▸ Objective
Locate the string "joints" throughout the material and copy every line in which it occurs.

___ Given information

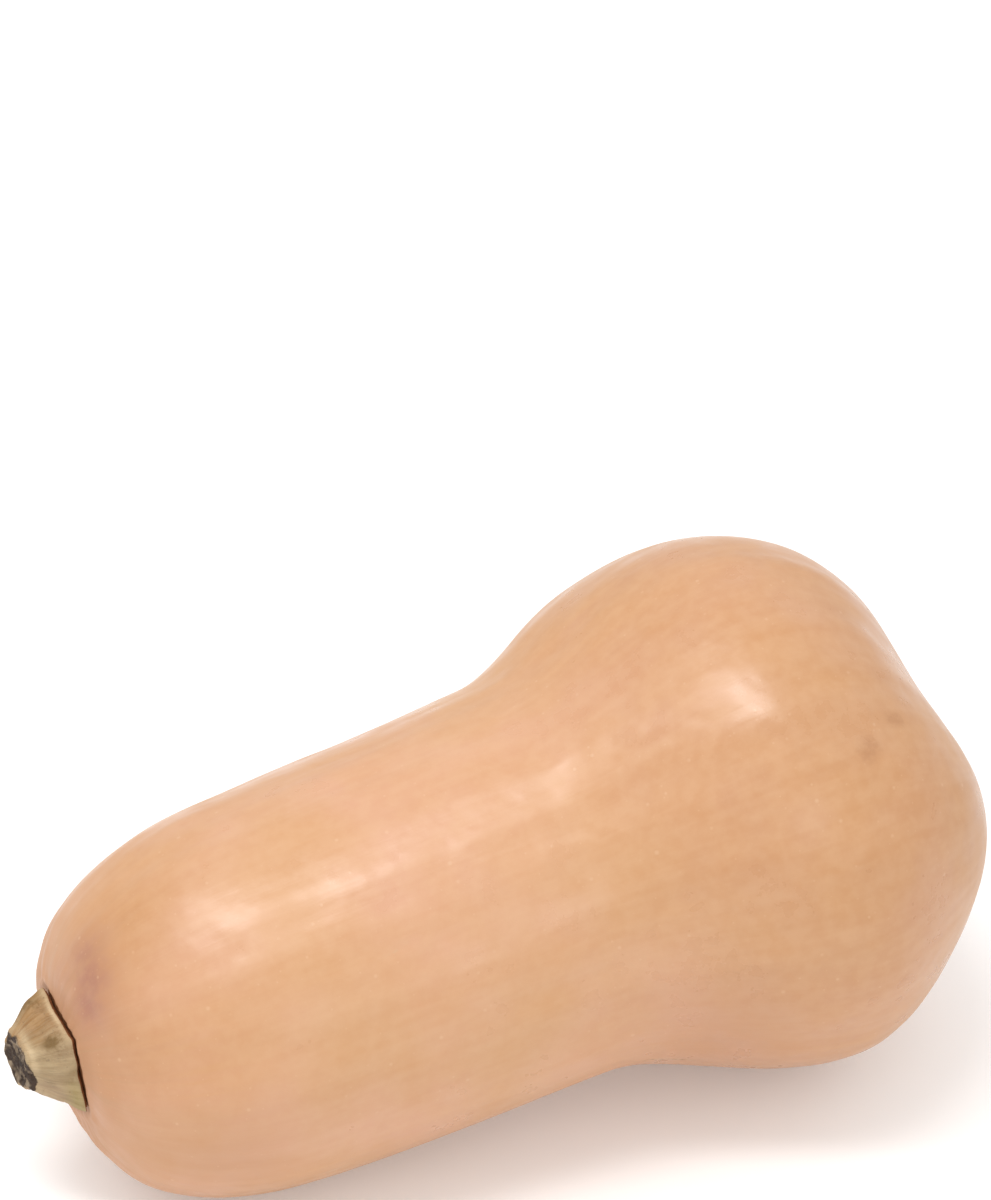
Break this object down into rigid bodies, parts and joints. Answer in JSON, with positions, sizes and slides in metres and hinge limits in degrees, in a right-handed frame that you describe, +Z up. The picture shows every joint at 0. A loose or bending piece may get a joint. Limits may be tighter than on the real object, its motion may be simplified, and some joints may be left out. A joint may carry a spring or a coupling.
{
  "type": "butternut squash",
  "caption": "Whole butternut squash lying on its side: a long neck that swells into a round bulb, with a dry woody stub of stem on the narrow end.",
  "frame": {"origin": "on the surface that it lies on, under the middle of the whole squash's box", "axes": "+X along its length, from the stem end to the blossom end; +Z up"},
  "size_m": [0.2152, 0.1212, 0.1178],
  "materials": {
    "rind": "satin tan rind with a soft waxy sheen",
    "stem": "dry, matt, fibrous stalk"
  },
  "bodies": {
    "root": {"fruit": "rind", "stem": "stem"}
  },
  "joints": []
}
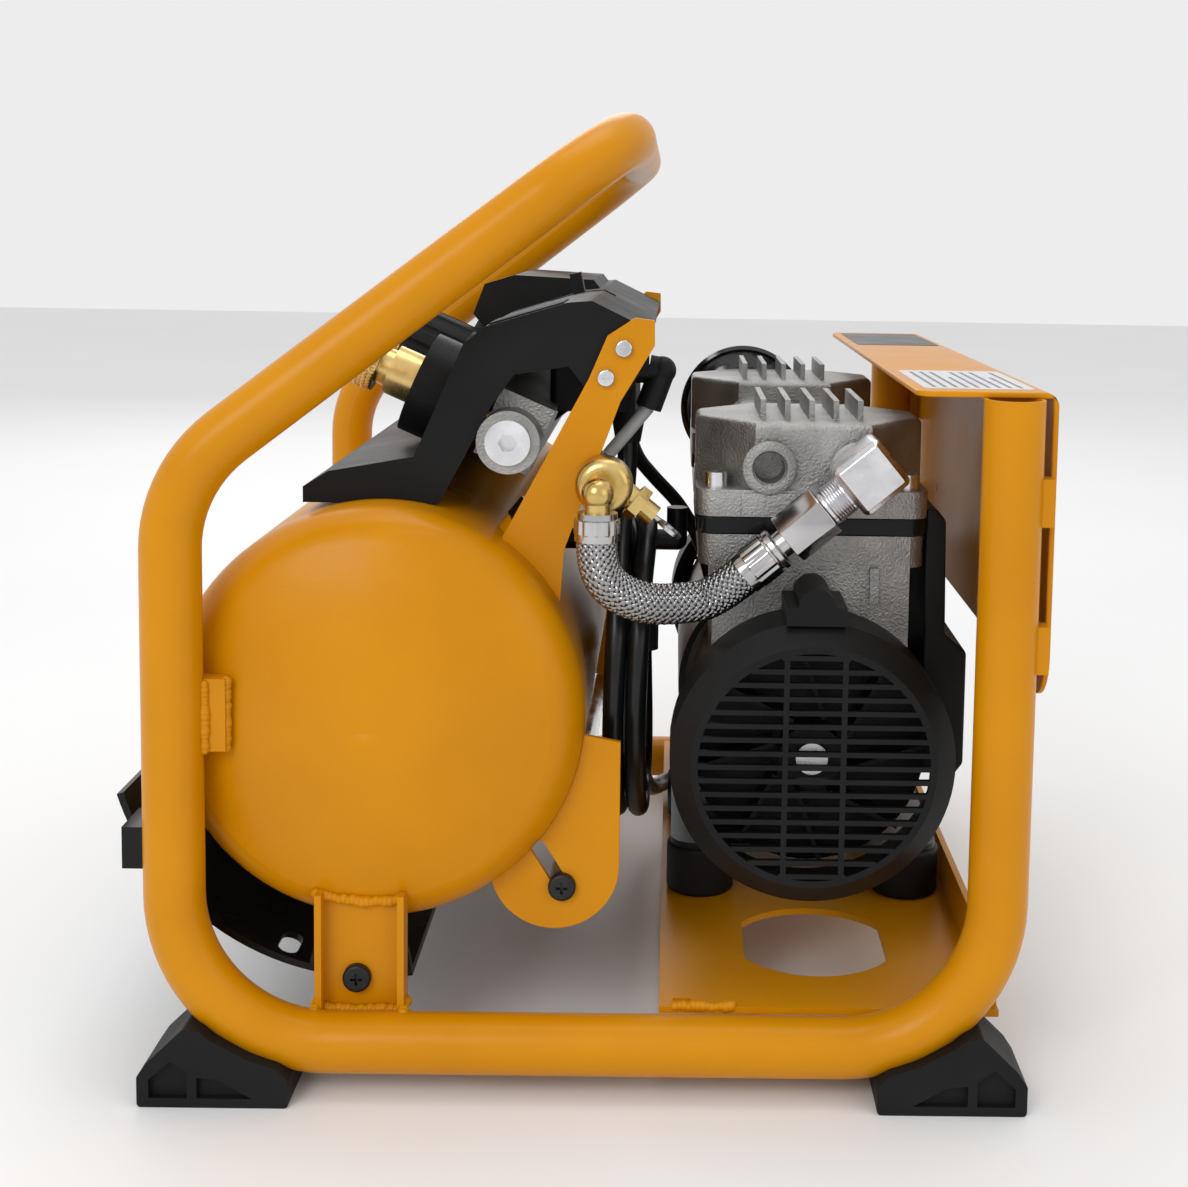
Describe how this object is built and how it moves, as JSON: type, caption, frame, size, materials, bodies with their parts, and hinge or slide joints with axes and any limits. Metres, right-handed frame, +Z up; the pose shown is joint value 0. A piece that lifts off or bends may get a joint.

______

▸ Written solution
Break this object down into rigid bodies, parts and joints. Answer in JSON, with positions, sizes and slides in metres and hinge limits in degrees, in a right-handed frame that you describe, +Z up. The picture shows every joint at 0. A loose or bending piece may get a joint. Limits may be tighter than on the real object, its motion may be simplified, and some joints may be left out. A joint may carry a spring or a coupling.
  "joints": []
Describe how this object is built and how it moves, as JSON: type, caption, frame, size, materials, bodies with their parts, and hinge or slide joints with axes and any limits. Metres, right-handed frame, +Z up; the pose shown is joint value 0. A piece that lifts off or bends may get a joint.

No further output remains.